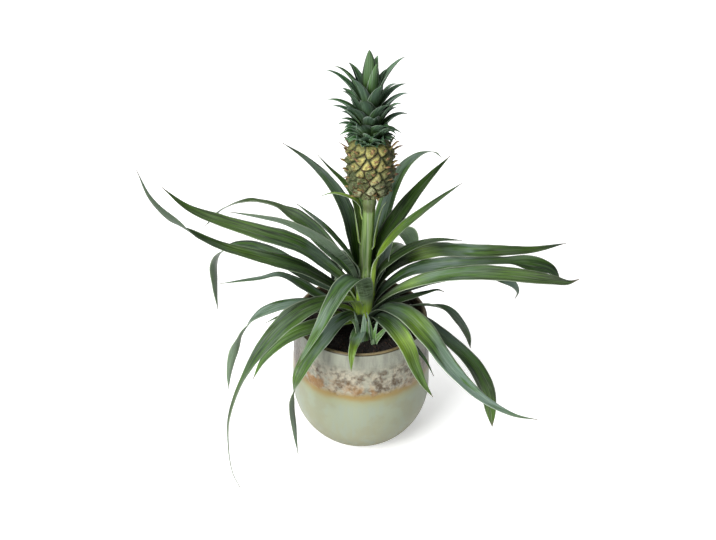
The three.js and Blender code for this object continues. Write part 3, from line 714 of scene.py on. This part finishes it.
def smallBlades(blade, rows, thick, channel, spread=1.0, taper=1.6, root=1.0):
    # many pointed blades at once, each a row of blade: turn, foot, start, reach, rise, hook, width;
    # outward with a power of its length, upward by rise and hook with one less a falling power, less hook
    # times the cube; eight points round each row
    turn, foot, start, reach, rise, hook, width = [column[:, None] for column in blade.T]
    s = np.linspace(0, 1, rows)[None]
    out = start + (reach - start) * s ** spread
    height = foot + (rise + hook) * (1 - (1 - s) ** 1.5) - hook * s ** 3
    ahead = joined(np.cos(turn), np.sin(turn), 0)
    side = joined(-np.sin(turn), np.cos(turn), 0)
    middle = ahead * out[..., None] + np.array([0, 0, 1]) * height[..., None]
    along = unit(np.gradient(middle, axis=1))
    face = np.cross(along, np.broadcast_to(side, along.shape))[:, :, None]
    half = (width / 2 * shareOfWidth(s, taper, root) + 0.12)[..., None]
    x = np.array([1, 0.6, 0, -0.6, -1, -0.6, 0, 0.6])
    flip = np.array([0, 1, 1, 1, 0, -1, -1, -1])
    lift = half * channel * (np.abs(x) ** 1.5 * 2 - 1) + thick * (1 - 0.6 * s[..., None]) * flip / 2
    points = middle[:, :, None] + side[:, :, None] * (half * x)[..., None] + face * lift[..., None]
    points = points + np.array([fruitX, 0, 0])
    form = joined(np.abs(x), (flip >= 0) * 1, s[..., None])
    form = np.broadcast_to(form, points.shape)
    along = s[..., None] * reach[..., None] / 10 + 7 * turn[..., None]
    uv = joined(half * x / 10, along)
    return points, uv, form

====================

Print the complete listing again, exactly as it stands.

- **Output**
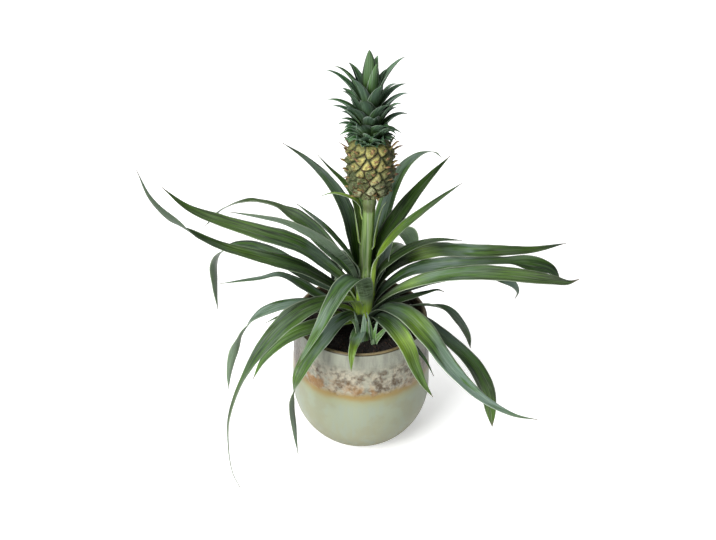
The three.js and Blender code for this object continues. Write part 3, from line 714 of scene.py on. This part finishes it.
def smallBlades(blade, rows, thick, channel, spread=1.0, taper=1.6, root=1.0):
    # many pointed blades at once, each a row of blade: turn, foot, start, reach, rise, hook, width;
    # outward with a power of its length, upward by rise and hook with one less a falling power, less hook
    # times the cube; eight points round each row
    turn, foot, start, reach, rise, hook, width = [column[:, None] for column in blade.T]
    s = np.linspace(0, 1, rows)[None]
    out = start + (reach - start) * s ** spread
    height = foot + (rise + hook) * (1 - (1 - s) ** 1.5) - hook * s ** 3
    ahead = joined(np.cos(turn), np.sin(turn), 0)
    side = joined(-np.sin(turn), np.cos(turn), 0)
    middle = ahead * out[..., None] + np.array([0, 0, 1]) * height[..., None]
    along = unit(np.gradient(middle, axis=1))
    face = np.cross(along, np.broadcast_to(side, along.shape))[:, :, None]
    half = (width / 2 * shareOfWidth(s, taper, root) + 0.12)[..., None]
    x = np.array([1, 0.6, 0, -0.6, -1, -0.6, 0, 0.6])
    flip = np.array([0, 1, 1, 1, 0, -1, -1, -1])
    lift = half * channel * (np.abs(x) ** 1.5 * 2 - 1) + thick * (1 - 0.6 * s[..., None]) * flip / 2
    points = middle[:, :, None] + side[:, :, None] * (half * x)[..., None] + face * lift[..., None]
    points = points + np.array([fruitX, 0, 0])
    form = joined(np.abs(x), (flip >= 0) * 1, s[..., None])
    form = np.broadcast_to(form, points.shape)
    along = s[..., None] * reach[..., None] / 10 + 7 * turn[..., None]
    uv = joined(half * x / 10, along)
    return points, uv, form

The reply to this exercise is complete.